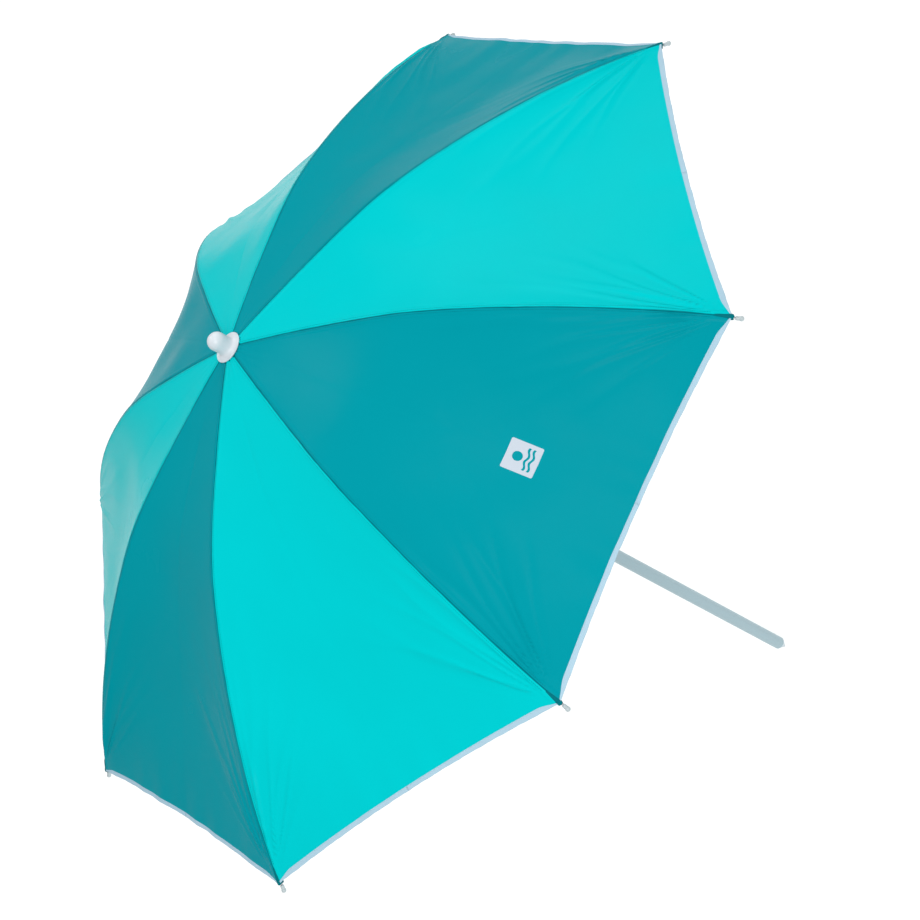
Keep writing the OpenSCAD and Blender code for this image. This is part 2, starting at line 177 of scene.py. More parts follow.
def hard_finish(name, colour, roughness, grain=120.0, bump=0.15, metal=0.0, stretch=(1, 1, 1), wear=0.1,
                shine=0.5):
    """Moulded plastic, paint or metal: cloudy colour, uneven gloss and a fine relief."""
    material, tree, shader = new_material(name)
    place = add_node(tree, "ShaderNodeTexCoord").outputs["Object"]
    place = add_node(tree, "ShaderNodeMapping", {"Vector": place, "Scale": stretch}).outputs[0]
    clouds = add_node(tree, "ShaderNodeTexNoise", {
        "Vector": place, "Scale": grain * CLOUDS, "Detail": 3.0})
    fine = add_node(tree, "ShaderNodeTexNoise", {
        "Vector": place, "Scale": grain * FINE, "Detail": 2.0})
    shade = [v * (1 - wear) for v in colour[:3]] + [1]
    tone = add_node(tree, "ShaderNodeMix", {0: clouds.outputs[0], 6: shade, 7: colour}, data_type="RGBA")
    gloss = add_node(tree, "ShaderNodeMapRange", {
        "Value": clouds.outputs[0],
        "To Min": roughness - GLOSS_SPREAD, "To Max": roughness + GLOSS_SPREAD})
    relief = add_node(tree, "ShaderNodeBump", {
        "Height": fine.outputs[0], "Strength": bump, "Distance": RELIEF_DEPTH})
    tree.links.new(tone.outputs[2], shader.inputs["Base Color"])
    tree.links.new(gloss.outputs[0], shader.inputs["Roughness"])
    tree.links.new(relief.outputs[0], shader.inputs["Normal"])
    shader.inputs["Metallic"].default_value = metal
    shader.inputs["Specular IOR Level"].default_value = shine
    return material


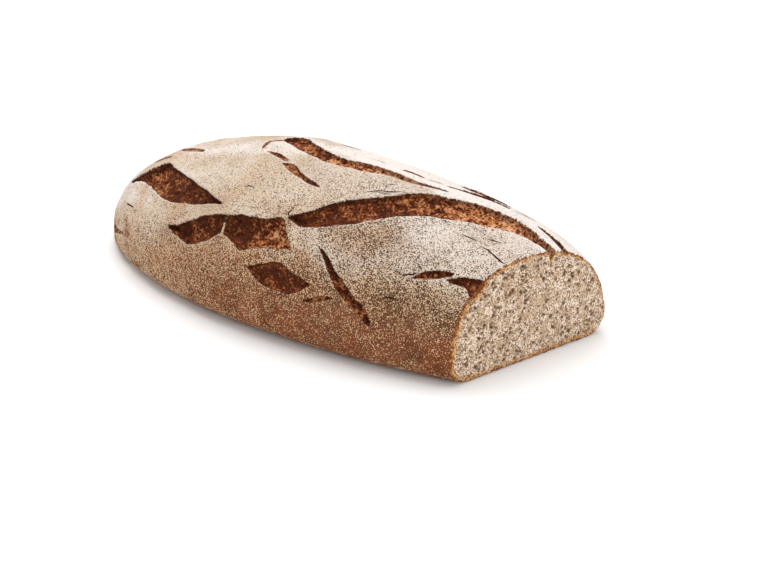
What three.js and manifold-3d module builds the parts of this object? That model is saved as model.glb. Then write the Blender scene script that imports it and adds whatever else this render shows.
━━━━
Exercise:
From the data above, extract every line in its exact form.

Exercise answer:
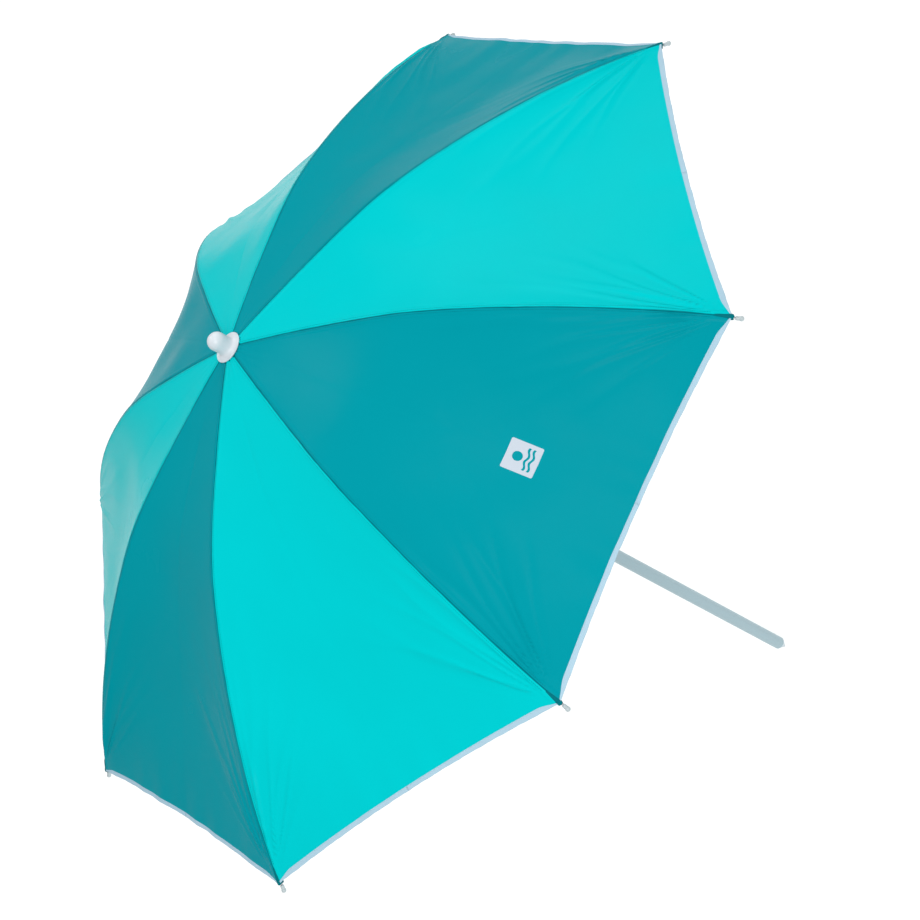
Keep writing the OpenSCAD and Blender code for this image. This is part 2, starting at line 177 of scene.py. More parts follow.
def hard_finish(name, colour, roughness, grain=120.0, bump=0.15, metal=0.0, stretch=(1, 1, 1), wear=0.1,
                shine=0.5):
    """Moulded plastic, paint or metal: cloudy colour, uneven gloss and a fine relief."""
    material, tree, shader = new_material(name)
    place = add_node(tree, "ShaderNodeTexCoord").outputs["Object"]
    place = add_node(tree, "ShaderNodeMapping", {"Vector": place, "Scale": stretch}).outputs[0]
    clouds = add_node(tree, "ShaderNodeTexNoise", {
        "Vector": place, "Scale": grain * CLOUDS, "Detail": 3.0})
    fine = add_node(tree, "ShaderNodeTexNoise", {
        "Vector": place, "Scale": grain * FINE, "Detail": 2.0})
    shade = [v * (1 - wear) for v in colour[:3]] + [1]
    tone = add_node(tree, "ShaderNodeMix", {0: clouds.outputs[0], 6: shade, 7: colour}, data_type="RGBA")
    gloss = add_node(tree, "ShaderNodeMapRange", {
        "Value": clouds.outputs[0],
        "To Min": roughness - GLOSS_SPREAD, "To Max": roughness + GLOSS_SPREAD})
    relief = add_node(tree, "ShaderNodeBump", {
        "Height": fine.outputs[0], "Strength": bump, "Distance": RELIEF_DEPTH})
    tree.links.new(tone.outputs[2], shader.inputs["Base Color"])
    tree.links.new(gloss.outputs[0], shader.inputs["Roughness"])
    tree.links.new(relief.outputs[0], shader.inputs["Normal"])
    shader.inputs["Metallic"].default_value = metal
    shader.inputs["Specular IOR Level"].default_value = shine
    return material


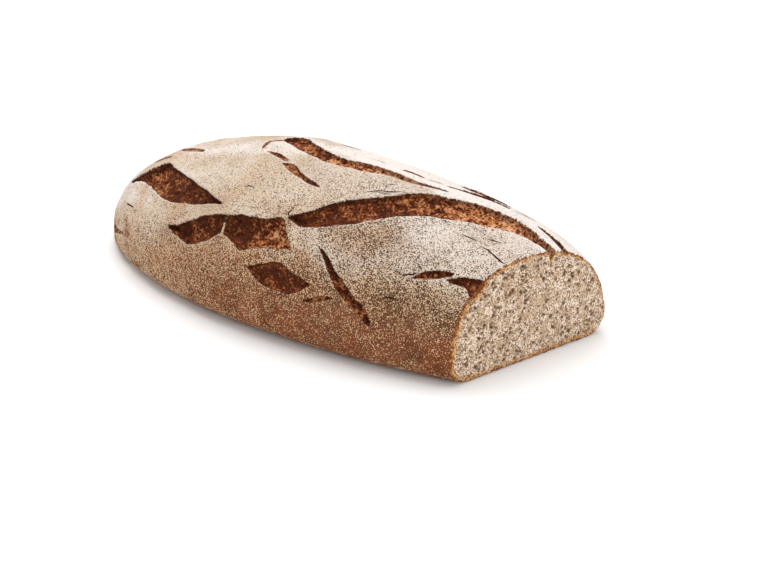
What three.js and manifold-3d module builds the parts of this object? That model is saved as model.glb. Then write the Blender scene script that imports it and adds whatever else this render shows.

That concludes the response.